Behind the scenes of his musical endeavors, Prince had long had a turbulent relationship with record labels regarding how much music they permitted him to release. In defiance of Warner Bros’ desire to wait a couple of years between major releases, Prince sacrificed his hard-earned place in the limelight—and, for a time, his birth name—to fight for complete artistic freedom and ownership of the music he created in 1994. After a two-year public dispute and the fulfillment of his contractual obligations, he reverted to his birth name and mentored younger artists on what pitfalls to steer away from in the terms and conditions of recording contracts.

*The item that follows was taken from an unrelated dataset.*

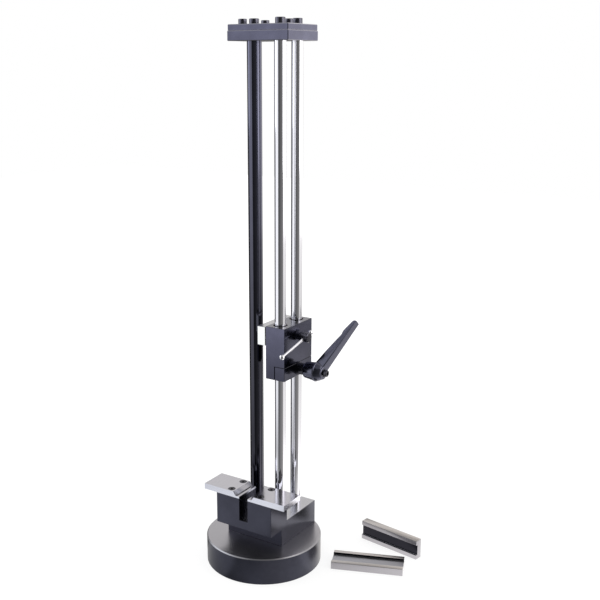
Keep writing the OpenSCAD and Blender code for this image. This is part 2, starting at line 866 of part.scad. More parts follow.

Not only was he a revolutionary musical artist with no real competition but his past self, he was also constantly reinventing his keen sense of style. From the ruffles of his Purple Rain shirts to his heels of his trademark boots, Prince treated fashion as an extension of his flamboyant musical output. It was never about following trends; it was about challenging gender norms, sporting flasher’s trenchcoats and high-waisted pants to polka-dotted suits and loose-fitting silk jumpsuits. His Paisley Park mansion housed a personal wardrobe department with a team of designers working around-the-clock producing clothes on a series of Prince-sized mannequins. “Nobody dressed like Prince or could pull it off like him, with his complete confidence,” the Minneapolis-based designer Mariette Verhoeven told Mpls St. Paul Magazine. “His sense of fashion had no limits, and he reinvented himself as much as he did in his music.”
I’m not sure why so many of our heroes have left us this year. David Bowie was the first of many gut punches where one tweet said losing him felt “like we lost something elemental, as if an entire color is gone.” The feeling is mutual when discussing Prince and his majestic shades of purple. His death is (and perhaps always will be) devastating, but let’s be thankful that we witnessed a musical genius take the rule book, rewrite it, and rip it to shreds before strutting into the afterlife in his high-heels.